Less than two weeks later, a GNRD "team of five specialists" headed by Lizin arrived in Erbil. The other four were PYD member Rhodi Mellek; Amir Forotan, a journalist who had previously worked with GNRD and its sister organisation, IIPJHR; Léonard Fisch, a photographer; and Robert Pingeon, a consultant. (Assuming this is Pingeon's profile on LinkedIn, he runs a consultancy "specialising in business opportunities in Iraq and the Middle East" along with "NGO consulting on refugee issues".)
The team were said to have spent five days in Erbil "completing field research, interviews and meetings". GNRD does not seem to have posted a detailed report of their findings on its website but has presented it at a couple of gatherings in Brussels and Geneva.
In Brussels earlier this month, GNRD hosted a business lunch for "decision-makers" attending the Crans Montana Forum.
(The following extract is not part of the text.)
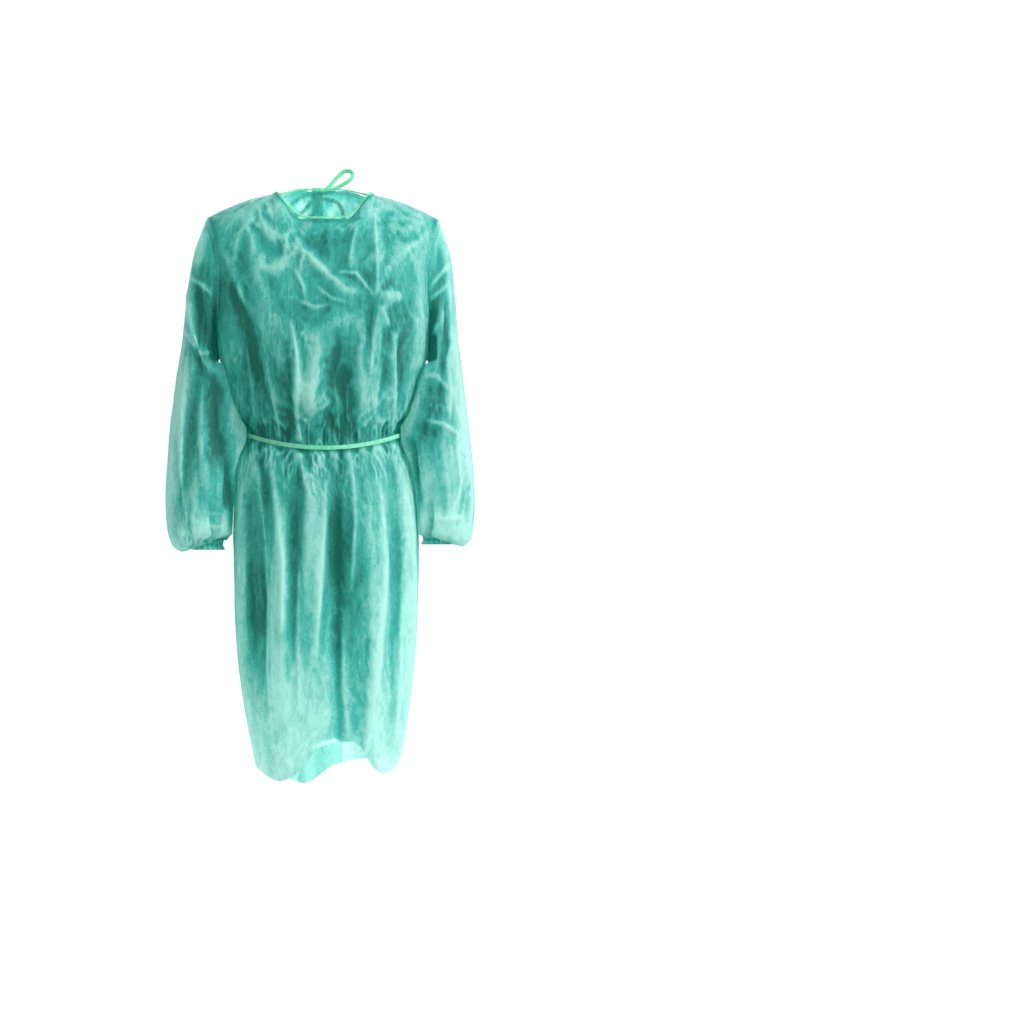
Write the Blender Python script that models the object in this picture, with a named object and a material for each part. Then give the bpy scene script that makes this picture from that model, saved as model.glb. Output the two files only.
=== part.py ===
"""An isolation gown of thin non-woven cloth, standing open and hollow as when it is worn.

It has long sleeves, elastic cuffs, a bound neck and a belt, and both are tied in a bow at the back.
Metres, +Z up. The front faces -Y and the gown's own left is +X. The origin is the middle of the neck opening,
level with the two points where the shoulder seams meet the neckline: the gown hangs from there.
"""

import math

import bpy
import numpy as np
from mathutils import Vector
from mathutils.bvhtree import BVHTree

# The gown's own sides, by the sign of x, and its front and back, by the sign of y
LEFT, RIGHT = 1, -1
FRONT, BACK = -1, 1

# Cloth and seams. NEAR is how close two places count as the same one
WALL = 0.0015
SEAM_GAP = 0.0003
NEAR = 0.001
STRIP_WIDTH = 0.008
STRIP_WALL = 0.0014
LAP_CLEARANCE = 0.0026

# Neck and shoulders
NECK_HALF_WIDTH = 0.100
NECK_FRONT = 0.085
NECK_BACK = 0.070
NECK_SQUARENESS = 0.70
NECK_FLAT_SHARE = 0.42
NECK_FRONT_Z = -0.056
NECK_BACK_Z = 0.017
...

Lizin spoke about "GNRD’s latest work on women’s rights" and then introduced PYD member Mellek who "presented GNRD’s mission report on women’s rights situation in the areas and emphasised the plight of Syrian refugees".
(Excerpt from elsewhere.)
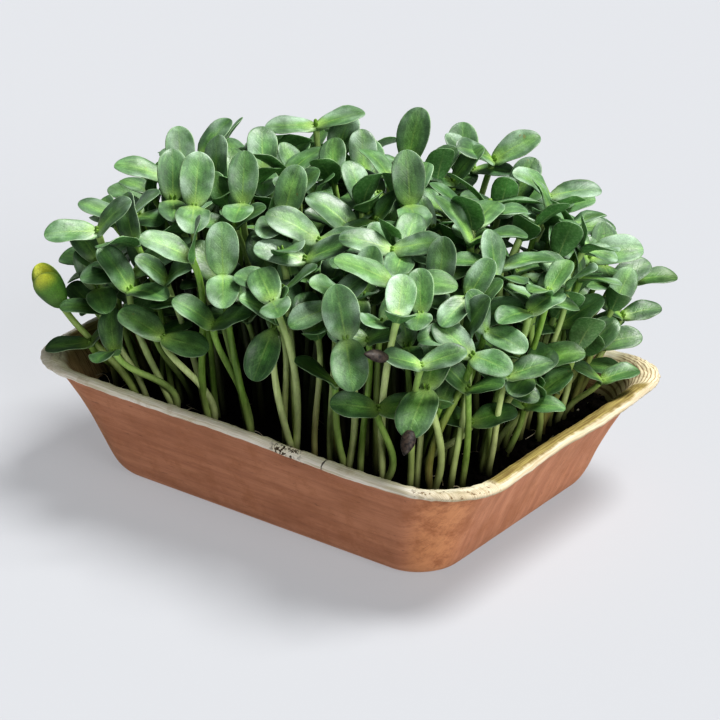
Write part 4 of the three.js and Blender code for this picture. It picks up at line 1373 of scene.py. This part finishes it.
make_tray(palm_leaf)
make_soil(compost)
holes, planted = plant()
fillers = fill_shoots(planted)
chances = random_stream(YOUTH_SEED)
for shoot in planted + fillers:
    shoot["filler"] = len(shoot["hole"]["shoots"]) == 0
    shoot["youth"] = 0.9 if shoot["closed"] else max(0, chances() * 1.3 - 1.0)
for number, hole in enumerate(holes, 1):
    make_shoots(f"fine_shoots_{number:02d}", hole["shoots"], [seed_leaf, stem_skin], [f"shoots_{number:02d}"])
for group in range(FILL_GROUPS):
    members = fillers[group::FILL_GROUPS]
    make_shoots(f"more_shoots_{group + 1:02d}", members, [seed_leaf, stem_skin])
make_crumbs(compost, pale_look("mineral_bits", 0xD8D2C4, 0xA89F8C, 0.7))
make_root_hairs(pale_look("root_skin", 0xE6DDCB, 0xC9B9A2, 0.5), planted + fillers)
make_husks(pale_look("seed_husk", 0x4A3F37, 0x1A1614, 0.5), planted + fillers)

# Floor, light and camera.
FLOOR_COLOUR = linear(0xE2E4E8)
FLOOR_LEVEL = 0.68
FLOOR_GLOW = 0.51
FLOOR_HALF = 4
FLOOR_DROP = 0.0001
corners = [(x * FLOOR_HALF, y * FLOOR_HALF, -FLOOR_DROP) for x, y in ((-1, -1), (1, -1), (1, 1), (-1, 1))]
floor_mesh = bpy.data.meshes.new("floor")
floor_mesh.from_pydata(corners, [], [(0, 1, 2, 3)])
floor = bpy.data.objects.new("floor", floor_mesh)
bpy.context.scene.collection.objects.link(floor)
floor_material = bpy.data.materials.new("floor")
floor_material.use_nodes = True
floor_shader = floor_material.node_tree.nodes["Principled BSDF"].inputs
lit = FLOOR_LEVEL * (1 - FLOOR_GLOW)
floor_shader["Base Color"].default_value = [level * lit for level in FLOOR_COLOUR[:3]] + [1]
floor_shader["Roughness"].default_value = 1
floor_shader["Specular IOR Level"].default_value = 0
floor_shader["Emission Color"].default_value = FLOOR_COLOUR
floor_shader["Emission Strength"].default_value = FLOOR_LEVEL * FLOOR_GLOW
floor_mesh.materials.append(floor_material)


def sun(name, place, strength, softness, colour):
    """A distant soft light that shines from the direction of place."""
    data = bpy.data.lights.new(name, "SUN")
    data.energy = strength
    data.angle = math.radians(softness)
    data.color = colour
    lamp = bpy.data.objects.new(name, data)
    lamp.location = place
    lamp.rotation_euler = Vector(place).to_track_quat("Z", "Y").to_euler()
    bpy.context.scene.collection.objects.link(lamp)


sun("overhead", tuple(from_view(410, -90, 1000) * MM), 3.2, 24, (1, 0.99, 0.98))
sun("front_fill", tuple(from_view(640, 1000, 600) * MM), 1.2, 31, (1, 0.99, 0.99))

world = bpy.data.worlds.new("soft_sky")
world.use_nodes = True
sky = world.node_tree.nodes["Background"].inputs
sky["Color"].default_value = (0.93, 0.965, 1.0, 1)
sky["Strength"].default_value = 0.12
scene = bpy.context.scene
scene.world = world
scene.view_settings.view_transform = "Standard"
scene.view_settings.look = "High Contrast"

CAMERA_LENS = 124.7
SENSOR_WIDTH = 36
azimuth, elevation = math.radians(VIEW_AZIMUTH), math.radians(VIEW_ELEVATION)
level = math.cos(elevation)
back = Vector((math.sin(azimuth) * level, -math.cos(azimuth) * level, math.sin(elevation)))
right = Vector((math.cos(azimuth), math.sin(azimuth), 0))
up = back.cross(right)
aim = Vector((0, 0, VIEW_AIM_HEIGHT * MM)) + VIEW_AIM[0] * MM * right + VIEW_AIM[1] * MM * up
camera_data = bpy.data.cameras.new("camera")
camera_data.lens = CAMERA_LENS
camera_data.sensor_width = SENSOR_WIDTH
camera = bpy.data.objects.new("camera", camera_data)
camera.location = aim + back * VIEW_DISTANCE * MM
camera.rotation_euler = back.to_track_quat("Z", "Y").to_euler()
scene.collection.objects.link(camera)
scene.camera = camera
Mellek and journalist Forotan also presented the report during a GNRD event at UN headquarters in Geneva last week. Interestingly, the account on GNRD's website makes no mention of the PYD or Mellek's connection with it. Instead, she is described as "Head of the European Kurdish television for Rojava".
GNRD, of course, is entitled to work with the PYD if it chooses, but such a close relationship with one Kurdish faction does raise questions about its claim to be "neutral and impartial".